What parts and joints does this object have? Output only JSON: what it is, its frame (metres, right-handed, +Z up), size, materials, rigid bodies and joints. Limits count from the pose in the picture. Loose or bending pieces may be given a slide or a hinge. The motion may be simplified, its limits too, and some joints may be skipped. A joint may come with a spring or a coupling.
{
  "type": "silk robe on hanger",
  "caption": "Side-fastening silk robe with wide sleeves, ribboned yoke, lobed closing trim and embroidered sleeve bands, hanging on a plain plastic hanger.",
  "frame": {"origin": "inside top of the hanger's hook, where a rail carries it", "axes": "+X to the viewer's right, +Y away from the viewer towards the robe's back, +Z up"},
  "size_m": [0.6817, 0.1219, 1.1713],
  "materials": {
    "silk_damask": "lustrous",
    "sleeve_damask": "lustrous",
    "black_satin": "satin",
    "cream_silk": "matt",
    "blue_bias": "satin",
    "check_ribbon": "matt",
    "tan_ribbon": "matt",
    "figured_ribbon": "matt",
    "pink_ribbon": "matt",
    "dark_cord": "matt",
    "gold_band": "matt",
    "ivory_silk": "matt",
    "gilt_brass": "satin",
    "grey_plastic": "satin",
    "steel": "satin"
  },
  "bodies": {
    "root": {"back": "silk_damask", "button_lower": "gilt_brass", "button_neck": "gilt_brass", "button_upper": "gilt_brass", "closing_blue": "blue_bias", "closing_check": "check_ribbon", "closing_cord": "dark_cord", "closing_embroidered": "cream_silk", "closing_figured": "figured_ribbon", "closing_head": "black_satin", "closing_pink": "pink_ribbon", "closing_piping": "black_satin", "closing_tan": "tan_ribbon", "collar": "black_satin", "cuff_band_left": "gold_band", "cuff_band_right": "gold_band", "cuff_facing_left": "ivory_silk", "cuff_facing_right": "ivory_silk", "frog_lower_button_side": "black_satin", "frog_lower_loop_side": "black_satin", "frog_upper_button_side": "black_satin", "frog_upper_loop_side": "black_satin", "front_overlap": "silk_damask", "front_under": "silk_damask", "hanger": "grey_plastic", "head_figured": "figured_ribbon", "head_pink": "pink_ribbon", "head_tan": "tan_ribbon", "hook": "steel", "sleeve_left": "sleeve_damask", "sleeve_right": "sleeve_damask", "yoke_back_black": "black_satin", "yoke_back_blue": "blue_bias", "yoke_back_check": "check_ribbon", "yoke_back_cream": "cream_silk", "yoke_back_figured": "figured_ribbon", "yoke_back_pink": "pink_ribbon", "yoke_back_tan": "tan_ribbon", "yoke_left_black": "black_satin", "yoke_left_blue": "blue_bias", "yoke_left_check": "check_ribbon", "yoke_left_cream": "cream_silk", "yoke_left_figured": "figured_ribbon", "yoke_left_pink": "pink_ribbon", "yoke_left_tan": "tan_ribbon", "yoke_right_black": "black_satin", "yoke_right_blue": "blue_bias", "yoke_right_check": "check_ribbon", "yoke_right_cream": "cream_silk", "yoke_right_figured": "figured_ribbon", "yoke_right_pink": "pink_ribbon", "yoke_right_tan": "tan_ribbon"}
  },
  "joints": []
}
...
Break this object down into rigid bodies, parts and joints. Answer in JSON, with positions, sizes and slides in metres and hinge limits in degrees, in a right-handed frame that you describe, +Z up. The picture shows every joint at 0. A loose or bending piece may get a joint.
* * *
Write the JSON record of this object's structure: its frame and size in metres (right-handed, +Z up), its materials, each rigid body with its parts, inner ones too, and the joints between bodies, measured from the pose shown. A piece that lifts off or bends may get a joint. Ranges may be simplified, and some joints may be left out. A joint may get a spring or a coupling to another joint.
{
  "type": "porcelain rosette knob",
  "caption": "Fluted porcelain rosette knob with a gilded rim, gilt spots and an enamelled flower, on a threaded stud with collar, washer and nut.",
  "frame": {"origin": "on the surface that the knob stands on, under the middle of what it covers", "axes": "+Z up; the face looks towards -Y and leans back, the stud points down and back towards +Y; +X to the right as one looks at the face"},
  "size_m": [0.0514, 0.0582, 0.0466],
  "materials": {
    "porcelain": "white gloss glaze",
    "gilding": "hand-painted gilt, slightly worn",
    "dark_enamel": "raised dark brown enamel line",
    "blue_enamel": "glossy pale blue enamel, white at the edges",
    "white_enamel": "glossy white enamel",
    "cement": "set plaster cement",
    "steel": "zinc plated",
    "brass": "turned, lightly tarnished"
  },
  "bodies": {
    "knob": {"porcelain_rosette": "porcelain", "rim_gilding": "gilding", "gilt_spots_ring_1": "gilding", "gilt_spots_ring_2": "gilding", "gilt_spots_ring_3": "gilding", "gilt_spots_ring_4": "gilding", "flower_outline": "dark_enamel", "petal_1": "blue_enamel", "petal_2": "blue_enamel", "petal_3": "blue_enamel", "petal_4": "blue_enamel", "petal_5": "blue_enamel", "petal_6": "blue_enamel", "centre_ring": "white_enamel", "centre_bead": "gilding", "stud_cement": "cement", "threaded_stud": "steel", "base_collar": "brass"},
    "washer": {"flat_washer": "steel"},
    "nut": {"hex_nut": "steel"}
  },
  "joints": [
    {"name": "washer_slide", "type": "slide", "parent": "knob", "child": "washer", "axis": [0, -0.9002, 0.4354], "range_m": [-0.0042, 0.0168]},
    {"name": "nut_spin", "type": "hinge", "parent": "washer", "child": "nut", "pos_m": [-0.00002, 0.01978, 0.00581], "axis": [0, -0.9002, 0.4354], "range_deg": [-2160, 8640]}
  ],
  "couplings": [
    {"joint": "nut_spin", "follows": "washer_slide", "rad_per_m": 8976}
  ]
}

• [Required work]
Your answer should be one number: the count of lines in the data above that include the word "what".

• [Exercise output]
2